** START Given data **

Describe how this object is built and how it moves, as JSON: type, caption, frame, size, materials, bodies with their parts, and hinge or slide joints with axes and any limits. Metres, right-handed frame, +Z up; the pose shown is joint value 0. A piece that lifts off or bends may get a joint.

** END Given data **
** START Given data **

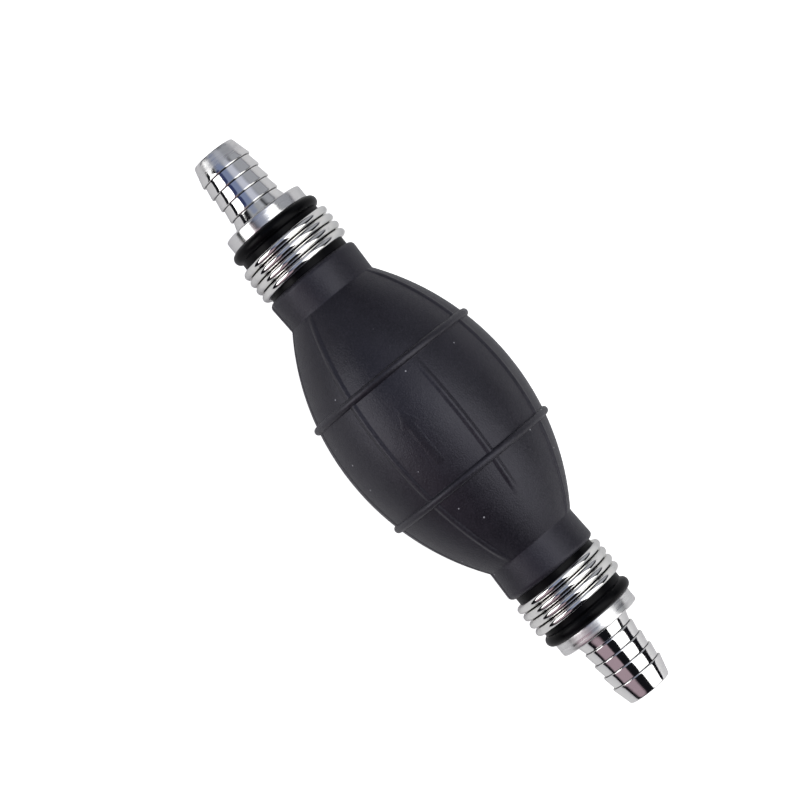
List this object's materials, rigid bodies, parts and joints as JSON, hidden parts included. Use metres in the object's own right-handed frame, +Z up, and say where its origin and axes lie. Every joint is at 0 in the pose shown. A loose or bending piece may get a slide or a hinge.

** END Given data **
** START Given data **

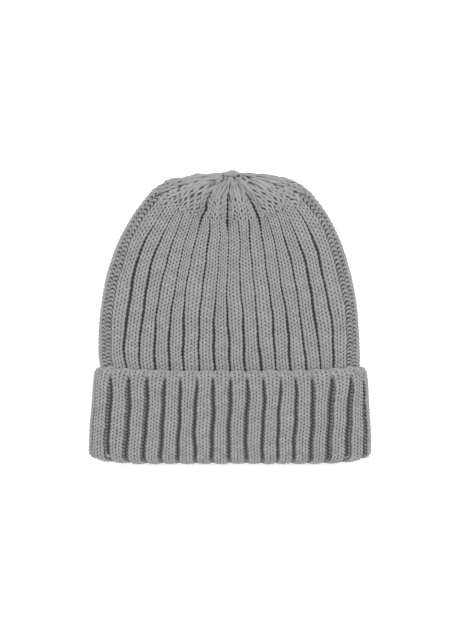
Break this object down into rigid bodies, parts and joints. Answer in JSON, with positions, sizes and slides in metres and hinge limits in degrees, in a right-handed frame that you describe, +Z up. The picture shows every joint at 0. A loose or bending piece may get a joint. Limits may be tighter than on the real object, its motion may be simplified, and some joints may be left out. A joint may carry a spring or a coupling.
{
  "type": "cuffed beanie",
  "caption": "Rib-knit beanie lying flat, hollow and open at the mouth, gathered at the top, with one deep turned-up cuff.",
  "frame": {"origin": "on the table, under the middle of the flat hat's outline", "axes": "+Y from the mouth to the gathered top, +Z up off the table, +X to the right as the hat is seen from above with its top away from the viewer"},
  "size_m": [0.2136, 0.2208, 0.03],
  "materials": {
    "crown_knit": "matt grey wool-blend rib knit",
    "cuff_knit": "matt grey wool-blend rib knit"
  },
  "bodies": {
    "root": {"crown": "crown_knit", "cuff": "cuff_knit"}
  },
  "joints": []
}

** END Given data **

Requirement
Pick out each line containing the string "parts" and copy it.

Problem solution
Describe how this object is built and how it moves, as JSON: type, caption, frame, size, materials, bodies with their parts, and hinge or slide joints with axes and any limits. Metres, right-handed frame, +Z up; the pose shown is joint value 0. A piece that lifts off or bends may get a joint.
List this object's materials, rigid bodies, parts and joints as JSON, hidden parts included. Use metres in the object's own right-handed frame, +Z up, and say where its origin and axes lie. Every joint is at 0 in the pose shown. A loose or bending piece may get a slide or a hinge.
Break this object down into rigid bodies, parts and joints. Answer in JSON, with positions, sizes and slides in metres and hinge limits in degrees, in a right-handed frame that you describe, +Z up. The picture shows every joint at 0. A loose or bending piece may get a joint. Limits may be tighter than on the real object, its motion may be simplified, and some joints may be left out. A joint may carry a spring or a coupling.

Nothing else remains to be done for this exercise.